Check each line of the records below and collect those holding "from".

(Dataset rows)

■ ■ ■

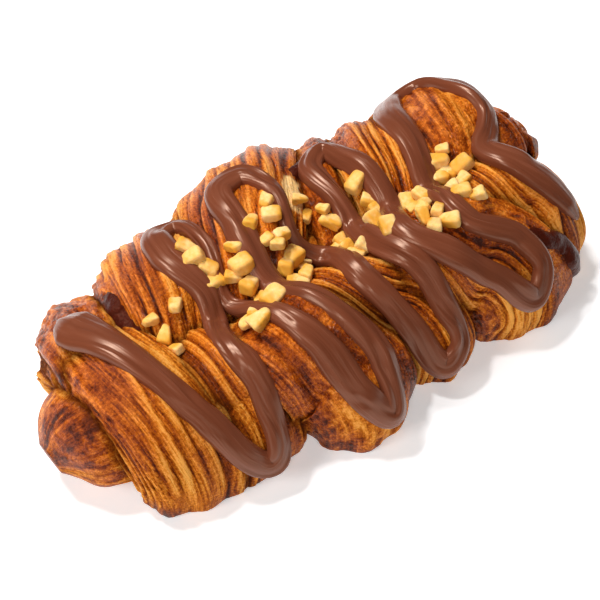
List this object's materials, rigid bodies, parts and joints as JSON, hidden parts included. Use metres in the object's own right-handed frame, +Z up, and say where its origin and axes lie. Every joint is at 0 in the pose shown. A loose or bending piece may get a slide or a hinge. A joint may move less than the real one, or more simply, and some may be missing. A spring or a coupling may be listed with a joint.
{
  "type": "pastry twist",
  "caption": "Plaited bar of flaky laminated pastry with a dark filling, topped with a zigzag of nougat cream and chopped nuts.",
  "frame": {"origin": "middle of the underside, on the surface that the pastry rests on", "axes": "+X along the bar towards the end where the filling shows, +Y across it towards the far long side, +Z up"},
  "size_m": [0.184, 0.1039, 0.0462],
  "materials": {
    "dough": "egg-washed baked crust, satin to glossy on the tops",
    "filling": "dark nougat filling, baked and glossy"
  },
  "bodies": {
    "root": {"pastry_twist": "dough", "dark_filling": "filling"}
  },
  "joints": []
}
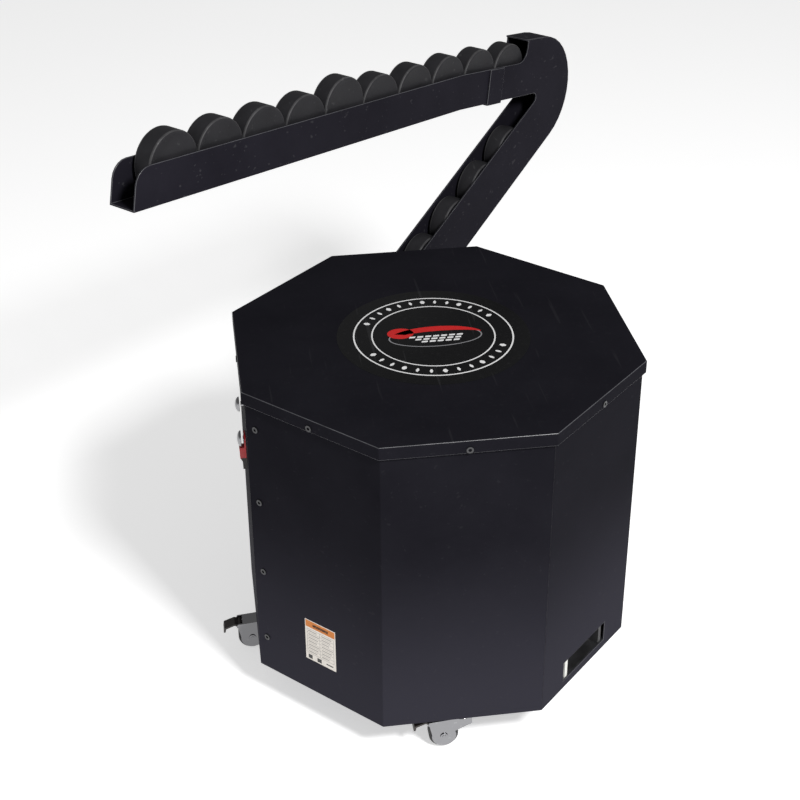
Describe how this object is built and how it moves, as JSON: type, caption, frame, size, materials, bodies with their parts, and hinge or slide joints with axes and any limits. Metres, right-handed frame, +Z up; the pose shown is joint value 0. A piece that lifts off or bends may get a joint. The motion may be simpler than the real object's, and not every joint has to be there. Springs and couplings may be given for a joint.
{
  "type": "hockey puck passing machine",
  "caption": "Eight-sided cabinet on casters that shoots hockey pucks from a low slot, fed by a bent gravity chute loaded with pucks.",
  "frame": {"origin": "centre of the base plate's underside", "axes": "+Z up through the lid, +X out of the cabinet's right panel, -Y out of the front panel"},
  "size_m": [0.6749, 0.7963, 0.7919],
  "materials": {
    "cabinet_coat": "satin black powder coat",
    "chute_coat": "satin black powder coat, slightly lighter",
    "zinc_steel": "zinc-plated steel",
    "bright_chrome": "bright chrome plate",
    "wheel_rubber": "hard black rubber",
    "pedal_plastic": "moulded dark plastic",
    "red_plastic": "moulded red plastic",
    "drive_rubber": "grippy black rubber",
    "puck_rubber": "vulcanised black rubber with knurled rim",
    "motor_shell": "dark painted steel",
    "box_plastic": "moulded grey-black plastic",
    "rail_plastic": "white low-friction plastic"
  },
  "bodies": {
    "root": {"base_plate": "cabinet_coat", "battery_pack": "box_plastic", "chute_arm": "chute_coat", "chute_near_plate": "chute_coat", "chute_wall": "chute_coat", "control_box": "box_plastic", "control_panel": "cabinet_coat", "drive_belt": "drive_rubber", "drive_motor": "motor_shell", "drop_chute": "zinc_steel", "feed_motor": "motor_shell", "front_skin": "cabinet_coat", "guide_rail": "rail_plastic", "inlet_flange": "cabinet_coat", "inner_frame": "zinc_steel", "isolator_boss": "bright_chrome", "lid": "cabinet_coat", "motor_bridge": "zinc_steel", "outlet_guide": "rail_plastic", "panel_screw_1": "zinc_steel", "panel_screw_2": "zinc_steel", "panel_screw_3": "zinc_steel", "panel_screw_4": "zinc_steel", "puck_10": "puck_rubber", "puck_deck": "zinc_steel", "puck_lower_1": "puck_rubber", "puck_lower_2": "puck_rubber", "puck_lower_3": "puck_rubber", "puck_lower_4": "puck_rubber", "rear_skin": "cabinet_coat", "right_skin": "cabinet_coat", "tray_saddle": "chute_coat"},
    "tray": {"chute_tray": "chute_coat", "puck_01": "puck_rubber", "puck_02": "puck_rubber", "puck_03": "puck_rubber", "puck_04": "puck_rubber", "puck_05": "puck_rubber", "puck_06": "puck_rubber", "puck_07": "puck_rubber", "puck_08": "puck_rubber", "puck_09": "puck_rubber"},
    "caster_front": {"caster_front_fork": "bright_chrome"},
    "caster_front_roller": {"caster_front_wheel": "wheel_rubber"},
    "caster_front_brake": {"caster_front_pedal": "pedal_plastic"},
    "caster_left": {"caster_left_fork": "bright_chrome"},
    "caster_left_roller": {"caster_left_wheel": "wheel_rubber"},
    "caster_left_brake": {"caster_left_pedal": "pedal_plastic"},
    "caster_rear": {"caster_rear_fork": "bright_chrome"},
    "caster_rear_roller": {"caster_rear_wheel": "wheel_rubber"},
    "caster_rear_brake": {"caster_rear_pedal": "pedal_plastic"},
    "caster_right": {"caster_right_fork": "bright_chrome"},
    "caster_right_roller": {"caster_right_wheel": "wheel_rubber"},
    "caster_right_brake": {"caster_right_pedal": "pedal_plastic"},
    "button": {"push_button": "bright_chrome"},
    "lever": {"isolator_lever": "red_plastic"},
    "drive": {"drive_spindle": "zinc_steel", "drive_tyre": "drive_rubber"},
    "motor_shaft": {"motor_pulley": "zinc_steel"},
    "feeder": {"feed_star": "rail_plastic"}
  },
  "joints": [
    {"name": "tray_slide", "type": "slide", "parent": "root", "child": "tray", "axis": [-0.6976, -0.6976, 0.1633], "range_m": [0, 0.06]},
    {"name": "caster_front_swivel", "type": "hinge", "parent": "root", "child": "caster_front", "pos_m": [0, -0.23, -0.005], "axis": [0, 0, 1], "continuous": true},
    {"name": "caster_front_roll", "type": "hinge", "parent": "caster_front", "child": "caster_front_roller", "pos_m": [-0.023, -0.23, -0.031], "axis": [0, 1, 0], "continuous": true},
    {"name": "caster_front_pedal", "type": "hinge", "parent": "caster_front", "child": "caster_front_brake", "pos_m": [-0.0395, -0.23, -0.012], "axis": [0, -1, 0], "range_deg": [0, 14]},
    {"name": "caster_left_swivel", "type": "hinge", "parent": "root", "child": "caster_left", "pos_m": [-0.23, 0, -0.005], "axis": [0, 0, 1], "continuous": true},
    {"name": "caster_left_roll", "type": "hinge", "parent": "caster_left", "child": "caster_left_roller", "pos_m": [-0.253, 0, -0.031], "axis": [0, 1, 0], "continuous": true},
    {"name": "caster_left_pedal", "type": "hinge", "parent": "caster_left", "child": "caster_left_brake", "pos_m": [-0.2695, 0, -0.012], "axis": [0, -1, 0], "range_deg": [0, 14]},
    {"name": "caster_rear_swivel", "type": "hinge", "parent": "root", "child": "caster_rear", "pos_m": [0, 0.23, -0.005], "axis": [0, 0, 1], "continuous": true},
    {"name": "caster_rear_roll", "type": "hinge", "parent": "caster_rear", "child": "caster_rear_roller", "pos_m": [-0.023, 0.23, -0.031], "axis": [0, 1, 0], "continuous": true},
    {"name": "caster_rear_pedal", "type": "hinge", "parent": "caster_rear", "child": "caster_rear_brake", "pos_m": [-0.0395, 0.23, -0.012], "axis": [0, -1, 0], "range_deg": [0, 14]},
    {"name": "caster_right_swivel", "type": "hinge", "parent": "root", "child": "caster_right", "pos_m": [0.23, 0, -0.005], "axis": [0, 0, 1], "continuous": true},
    {"name": "caster_right_roll", "type": "hinge", "parent": "caster_right", "child": "caster_right_roller", "pos_m": [0.207, 0, -0.031], "axis": [0, 1, 0], "continuous": true},
    {"name": "caster_right_pedal", "type": "hinge", "parent": "caster_right", "child": "caster_right_brake", "pos_m": [0.1905, 0, -0.012], "axis": [0, -1, 0], "range_deg": [0, 14]},
    {"name": "button_push", "type": "slide", "parent": "root", "child": "button", "axis": [1, 0, 0], "range_m": [0, 0.003], "stiffness_N_per_m": 300},
    {"name": "isolator_turn", "type": "hinge", "parent": "root", "child": "lever", "pos_m": [-0.2475, -0.05, 0.321], "axis": [1, 0, 0], "range_deg": [0, 90]},
    {"name": "drive_spin", "type": "hinge", "parent": "root", "child": "drive", "pos_m": [0.08556, 0.07142, 0.05], "axis": [0, 0, 1], "continuous": true},
    {"name": "motor_spin", "type": "hinge", "parent": "root", "child": "motor_shaft", "pos_m": [0.15768, 0.00919, 0.05], "axis": [0, 0, 1], "continuous": true},
    {"name": "feeder_spin", "type": "hinge", "parent": "root", "child": "feeder", "pos_m": [-0.14354, 0.03323, 0.026], "axis": [0, 0, 1], "continuous": true}
  ],
  "couplings": [
    {"joint": "motor_spin", "follows": "drive_spin", "ratio": 1.5714}
  ]
}
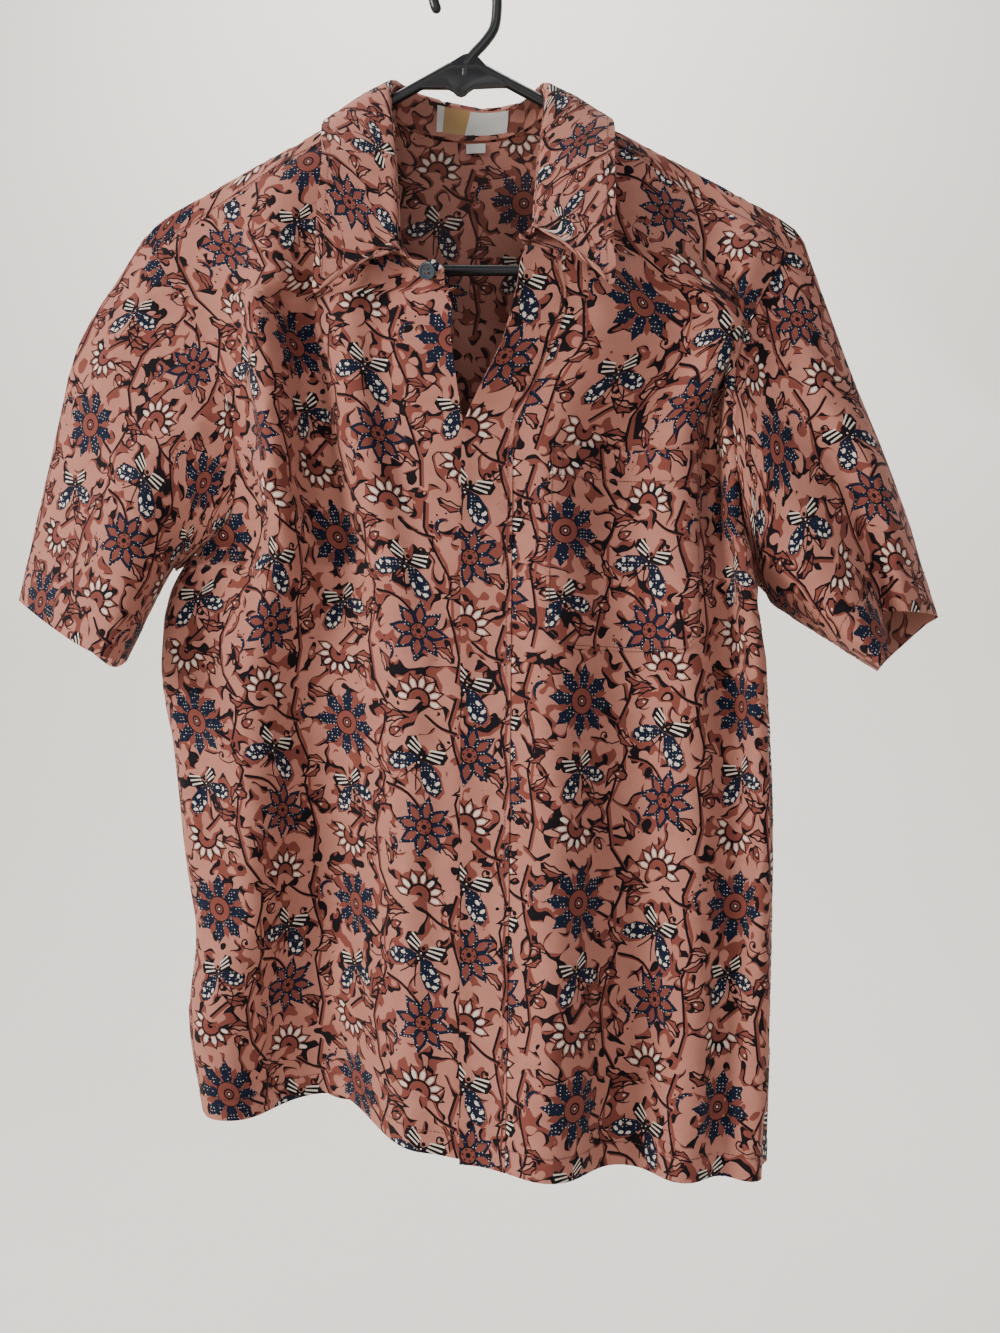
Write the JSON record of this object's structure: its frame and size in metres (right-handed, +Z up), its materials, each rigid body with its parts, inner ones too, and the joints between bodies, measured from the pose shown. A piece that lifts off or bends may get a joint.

■ ■ ■

• **Full output**
  "caption": "Eight-sided cabinet on casters that shoots hockey pucks from a low slot, fed by a bent gravity chute loaded with pucks.",
Write the JSON record of this object's structure: its frame and size in metres (right-handed, +Z up), its materials, each rigid body with its parts, inner ones too, and the joints between bodies, measured from the pose shown. A piece that lifts off or bends may get a joint.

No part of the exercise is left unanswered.